Friday, January 20, 2017

BUILD - Physical vs Digital - Metrics of Success



BUILD - Physical vs Digital - Metrics of Success
Jeffrey Casserino

When starting a project one needs to ask themselves: What are we working backwards from? Do we want to influence one very important specific person? Millions of people? Do we want to be viral? Who do we not want to see it? Many key questions that direct the strategist in different directions.

Brand experiences today manifest themselves through multi-facated reach strategies. Physical pop-up stores, web-campaigns, custom apps, in popular culture (music and movies).

Take for instance Snapchat's pop-up store off 5th avenue.
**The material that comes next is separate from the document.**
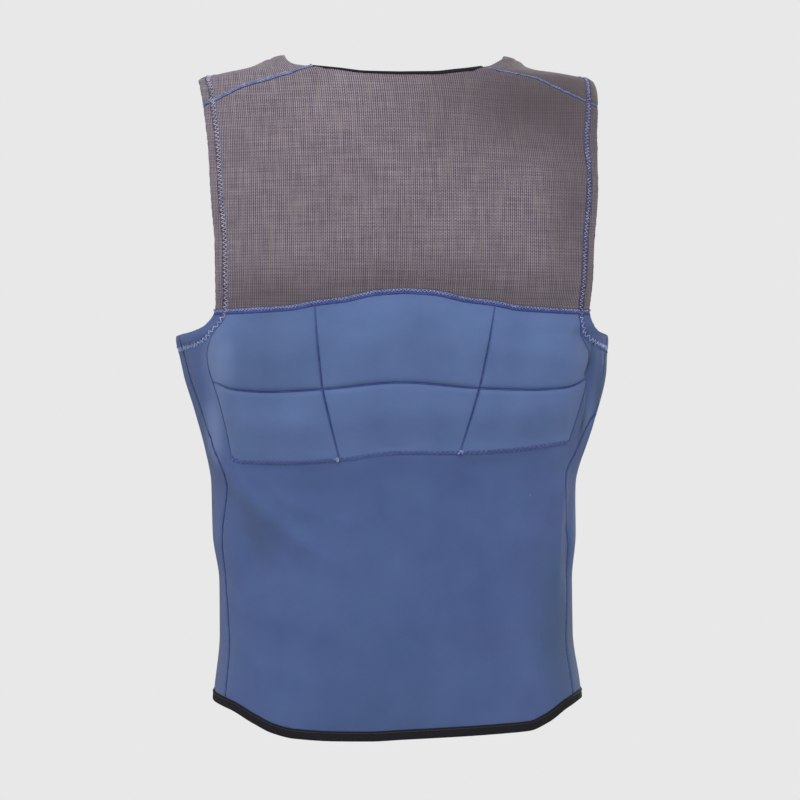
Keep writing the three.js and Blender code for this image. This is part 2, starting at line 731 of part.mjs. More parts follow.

Someone asked me recently what I thought about how the team defined if the idea to build a physical store was a successful one. My first reaction was: "Well the first time someone took a photo of that massive ghost-eye looking down on the Apple store cube, the message was received loud and clear." But that message, carried via online media, is a different one than received by those who visited in person. In person, you'd be waiting in a queue that wound up to a single vending machine (the space was planned to hold 5 machines, though they intentionally deployed 1 at open). This was a message that something is more valuable if you work for it, and that things you need to wait for are inherently more scarce and sacred, and in-turn, worth it.

Through these two channels, the physical store and online press, Snapchat was able to send multiple messages to two different audiences. But - to understand the company's underlying strategy, brand positioning, we must always try to consider the messages communicated through all channels.